Why Get Certified?

Certification can lead to better visibility, opportunities, and jobs. In today's increasingly complex and highly-specialized economy, credentials are so important. Sure, you know you've got the skills to do the job, but how do you convince potential customers and employers you do?  For many career-minded professionals, certification is often the answer.

For some entomologists, it is recognized as a valuable way to prove professional credentials to non-entomologists and the general public. For others, the topic can generate a puzzled response. Why become certified? Isn't a college degree and/or years of practical hands-on experience enough to establish one's credentials? Either response of yes or no is correct, depending on your clientele and colleagues.

Consider the doctor, plumber, architect, lawyer, or building inspector. These are all professionals just like you. They have been educated in their field. They have spent years working in the field, and in some cases, earning their degrees, but credentialing is an important and recognized step of their career.

Is certification right for you? Consider the following questions:

  • Do you work frequently with the public, or among other professionals who are not scientists?
  • Does your employer require you to stay current with the latest industry developments?
  • Is there a lot of competition in your field of work (e.g., do you need to stand out from the crowd)?
  • Are you considering switching jobs and want to make the best impression possible?
  • Are you the kind of person who likes to be the best at what you do?
  • Are you required to maintain an annual license as a professional to practice?

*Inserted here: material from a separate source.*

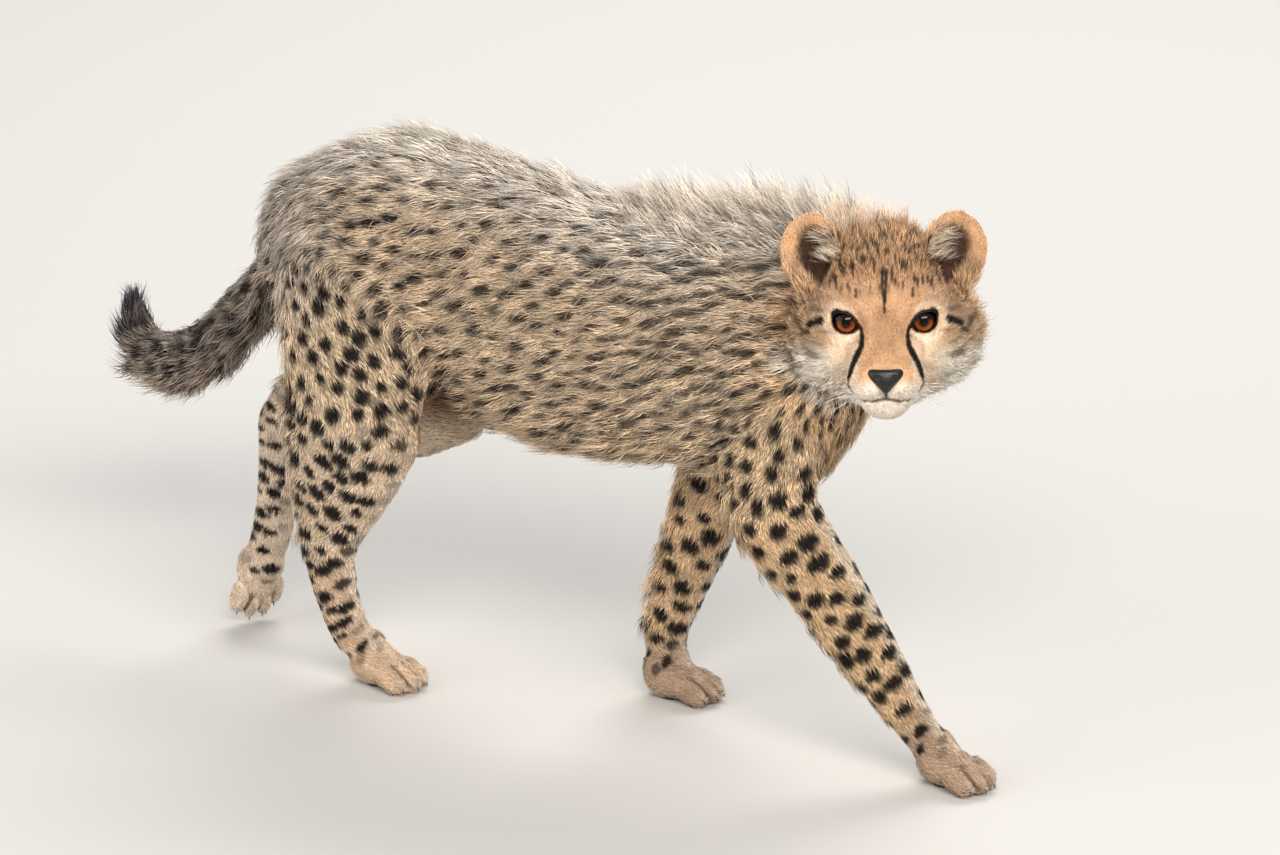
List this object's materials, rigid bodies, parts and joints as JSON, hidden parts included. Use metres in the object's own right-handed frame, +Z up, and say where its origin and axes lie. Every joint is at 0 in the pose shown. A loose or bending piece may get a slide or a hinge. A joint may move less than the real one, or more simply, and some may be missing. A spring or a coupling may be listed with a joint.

If you answered "yes" to any of the questions above, then consider getting certified today. Many professionals (such as crop consultants, administrators, public health, veterinary, urban entomologists, and pest control professionals) use their certification status to give themselves a competitive edge. 

What ESA Offers:

The Entomological Society of America offers four credentials:

  • Associate Certified Entomologist (ACE). This certification has been designed especially for professionals whose training in entomology has been achieved through continuing education, self study, and on-the-job experience.
  • Board Certified Entomologist (BCE). This certification has been designed for professionals with a degree in entomology or a closely-related field. A college degree is required to become a BCE and most BCEs hold either a BS or post-graduate degree in entomology.
  • Certified IPM Technician (CIT). This certification is designed for professionals with one to four years of experience in Pest Control, and requires the applicant be qualified to apply pesticides in the jurisdiction where they work. Since the credential is geared towards those with less experience, it will focus primarily on IPM procedures related to the most common household pests.
  • Public Health Entomology (PHE). This certificate is designed for professionals who work with pests that pose adverse health risks (including but not limited to vectors for disease). Applicants should have at least five years of experience of verifiable pest management or vector control experience.